You can mitigate this by hosting the status page on a separate server or a different provider, but few teams actually do this. And even if you do, you are now maintaining a separate piece of infrastructure just for your status page — which starts to look a lot like running your own managed service.
We covered this problem in detail in why your status page cannot run on the same server.
Feature Comparison
Setup and Maintenance
Self-hosted:
- You provision a server (or container), deploy the application, configure a reverse proxy, set up SSL, and manage updates
- Uptime Kuma makes this relatively painless with Docker — a single
docker runcommand gets you started - Ongoing maintenance includes security patches, Docker image updates, backup configuration, and monitoring the monitor itself
- Estimated setup time: 30 minutes to 2 hours depending on your infrastructure experience
Managed:
- Sign up, configure your components, connect your domain, done
- No servers to maintain, no updates to apply, no backups to manage
- Estimated setup time: 5 to 15 minutes
Monitoring Integration
Self-hosted:
- Uptime Kuma includes built-in monitoring with a wide range of check types
- Cachet requires external monitoring — you need a separate tool (like Uptime Kuma, Prometheus, or a cron job) to detect outages and update Cachet via API
- Gatus includes monitoring but the status page is more of a dashboard than a customer-facing page
Managed:
- Statuspage does not include monitoring — you connect it to an external tool (typically Opsgenie or PagerDuty) to trigger status changes
- Instatus includes basic monitoring on paid plans
- Upwarden includes monitoring on all plans with automatic status page updates when monitors detect failures
Incident Management
Self-hosted:
- Uptime Kuma shows monitors as up or down but has limited incident communication features. You cannot post detailed incident updates with a timeline
- Cachet has proper incident management with components, incident updates, and metrics — but you manage everything manually or via API
- Neither tool supports subscriber email notifications out of the box
Managed:
- All managed options include structured incident lifecycles (Investigating, Identified, Monitoring, Resolved)
- Subscriber notifications via email are standard
- Statuspage adds SMS notifications on higher plans
Data Residency
Self-hosted:
- Your data stays wherever you deploy. If you run on a Hetzner server in Germany, your data is in Germany. Full control
- This is the strongest argument for self-hosting in regulated environments
Managed:
- Statuspage and Instatus are US-hosted
- Upwarden is EU-hosted (Hetzner, Germany) — monitoring data and status page data stay in the EU
If you operate under GDPR or NIS2, data residency matters. Self-hosting gives you full control, but EU-hosted managed services can meet the same requirements with less operational overhead.
Cost
Self-hosted:
- The software is free. The server is not
- A small VPS costs $5-15/month. Add your time for setup and maintenance
- The hidden cost is engineering time. Every hour spent maintaining monitoring infrastructure is an hour not spent on your product
Managed:
- Statuspage starts at $29/month (Startup plan). The Business plan with most features is $99/month
- Instatus has a free tier and paid plans starting at $20/month
- Upwarden has a free tier and paid plans starting at a few euros per month
For small teams, self-hosting appears cheaper. But factor in the time cost and the risk of downtime correlation (your status page going down with your product), and managed services often win on total cost.
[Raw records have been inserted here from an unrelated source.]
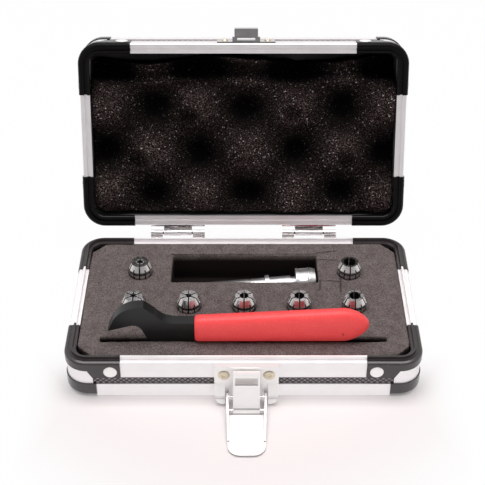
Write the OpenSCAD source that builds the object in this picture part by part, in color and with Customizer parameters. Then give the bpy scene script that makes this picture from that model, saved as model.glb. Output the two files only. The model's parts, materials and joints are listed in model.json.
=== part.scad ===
// Aluminium flight case with a spring collet set, a collet chuck and a hook spanner.
// Millimetres. The case stands on z = 0, centred on the origin. X runs along the
// front, Y runs from the front to the hinges. The lid stands open.

/* [Case] */
// Width of the case over its corners
case_w = 240; // [200:1:300]
// Depth of the case from front to rear over its corners
case_d = 138; // [125:1:180]
// Height of the base up to the seam
base_h = 30; // [28:1:60]
// Height of the lid above the seam
lid_h = 34; // [32:1:60]
// Outer radius of the rounded corners, seen from above
corner_r = 16; // [12:0.5:20]
// How far the lid is opened, in degrees
lid_open = 110; // [90:1:112]

/* [Walls] */
// Thickness of the boards
board_t = 3; // [2:0.1:4]
// Thickness of the aluminium sections
skin_t = 1.2; // [0.8:0.1:1.6]
// How far the plastic corners stand proud of the aluminium
corner_proud = 0.8; // [0.4:0.1:1.2]
// Thickness of the lining
lining_t = 0.6; // [0.4:0.1:1]
// Width of the rim sections, seen from above
rim_w = 8; // [7.5:0.1:10]
// Thickness of the rim sections
rim_t = 2.6; // [2.2:0.1:4]
// Height of the rim skirt on the outside
rim_skirt_h = 12.5; // [10:0.5:16]
// Height of the lip that holds the boards from the inside
rim_lip_h = 5; // [3:0.5:8]
// Height of the edge bars along the boards
edge_h = 10.4; // [8:0.1:12]
// Width of the sealing tongue on the base rim
tongue_w = 1.4; // [1:0.1:2]
// Height of the sealing tongue over the seam
tongue_over = 2; // [1.2:0.1:2.2]
// Clearance round the tongue in its groove
tongue_gap = 0.4; // [0.2:0.05:0.6]

/* [Corners] */
// Length of the rim corners along each side
rim_arm = 38.3; // [30:0.1:45]
// Depth of the rim corners on the outside
corner_skirt_h = 7.2; // [5:0.1:9]
// Height of the riveted tabs of the rim corners
tab_h = 13.4; // [12:0.1:16]
// Length of the foot corners along each side
foot_arm = 21.5; // [18:0.1:30]
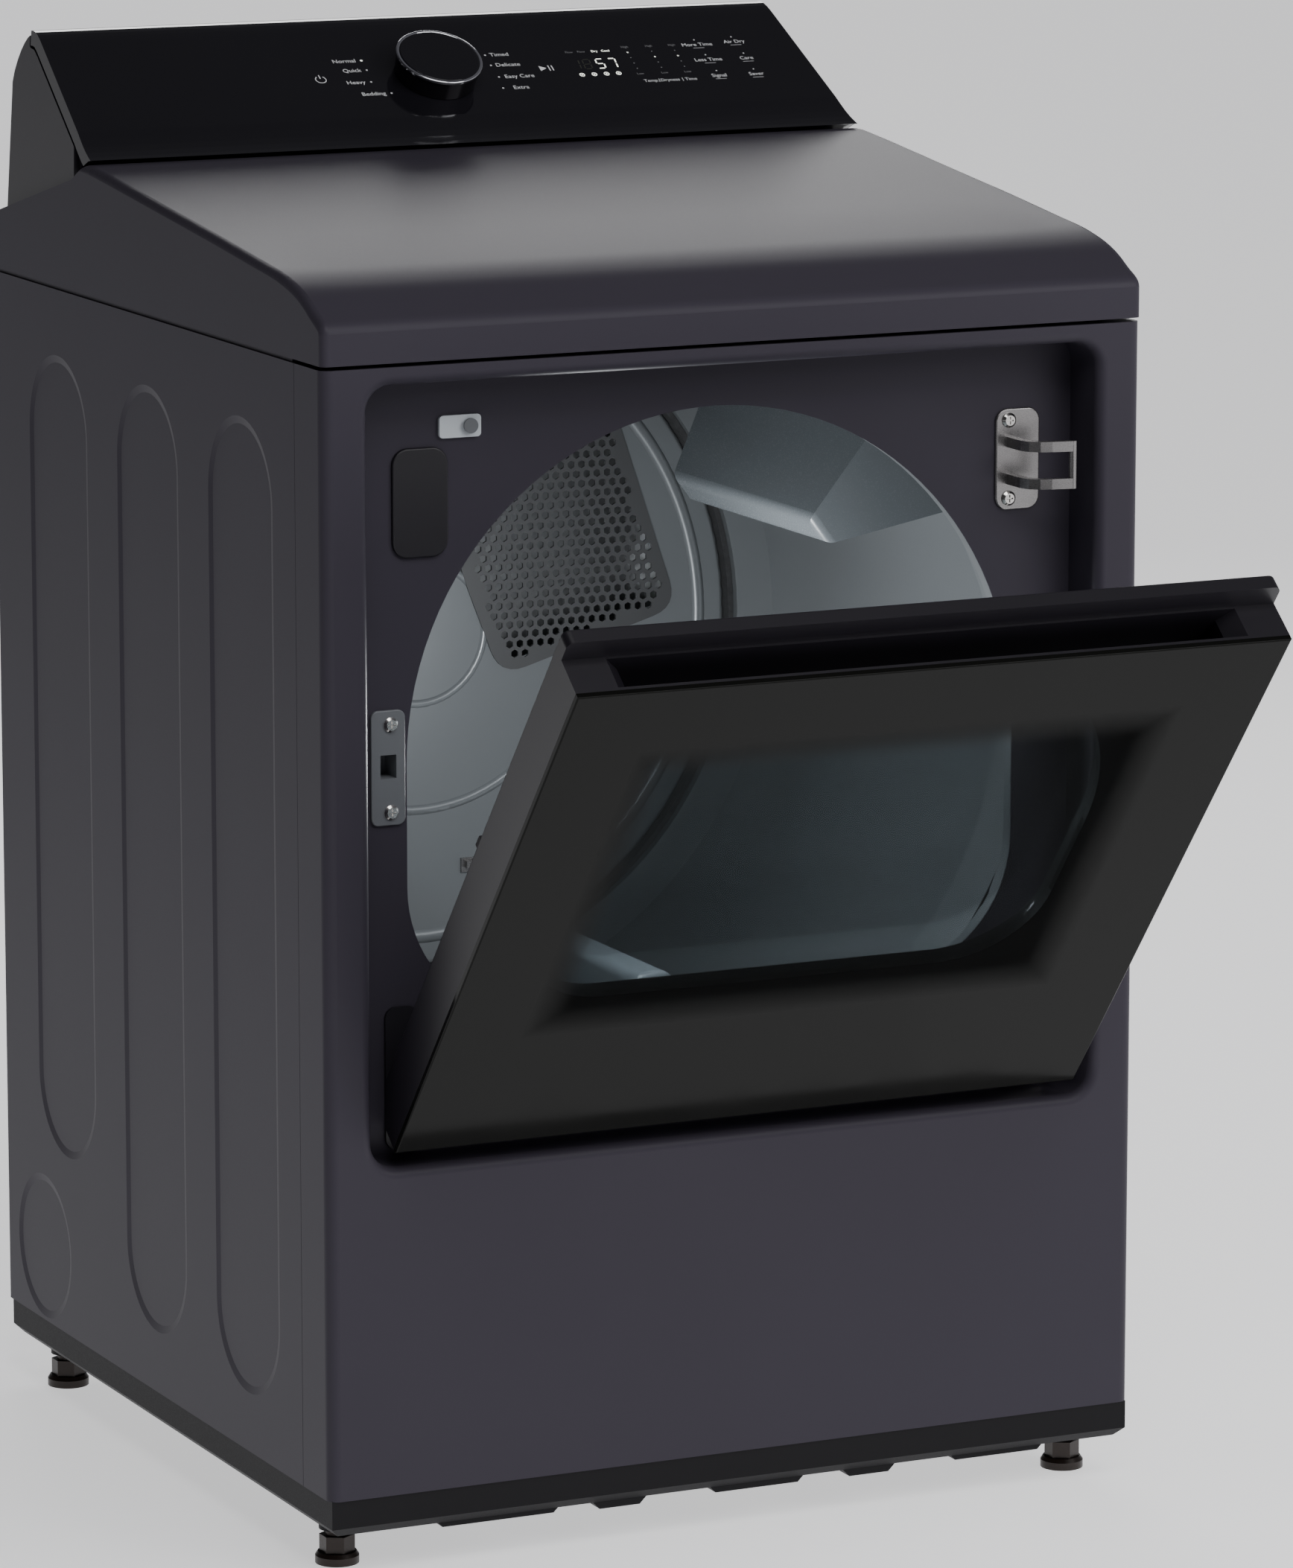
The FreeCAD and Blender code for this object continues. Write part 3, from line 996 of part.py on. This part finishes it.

When Self-Hosted Makes Sense
Self-hosting is the right choice when:
- Internal-only use — your status page is for your team, not customers. If it goes down with your product, that is acceptable because your team already knows something is wrong
- Strict data sovereignty — you are in a regulated industry where no external service can touch your infrastructure data, and EU-hosted managed services still do not meet your requirements
- Air-gapped environments — your infrastructure is not connected to the public internet
- You enjoy infrastructure work — some teams genuinely prefer running their own tools. If maintaining a monitoring stack is something your team values and has capacity for, self-hosting works
For a detailed comparison with Uptime Kuma specifically, see our Uptime Kuma alternative page.
When Managed Is Better
A managed status page is the better choice when:
- Your status page is customer-facing — it must stay online when your product goes down. This is the single most important requirement and the one self-hosting struggles to meet
- You need incident communication — structured incidents with timelines, updates, and subscriber notifications are table stakes for any product with paying customers
- Your team is small — every hour spent on infrastructure maintenance is an hour taken from product development
- You need compliance without complexity — an EU-hosted managed service gives you data residency, uptime independence, and audit trails without running additional infrastructure
The Pragmatic Middle Ground
Some teams take a hybrid approach: they run Uptime Kuma internally for detailed infrastructure monitoring and dashboards, and use a managed status page for customer-facing communication. This gives them the depth of self-hosted monitoring with the reliability and communication features of a managed service.
This is not a bad approach, but it does mean maintaining two systems. For most small-to-medium SaaS teams, a single managed tool that combines monitoring and status pages is simpler and more reliable.
Make the Decision Based on Your Users
The question is not "which is technically better?" — it is "who is my status page for?"
If it is for your internal team, self-host. You get full control, it is free, and the downtime correlation problem does not matter.
If it is for your customers, use a managed service. Your status page is a communication tool, and it needs to work precisely when everything else does not.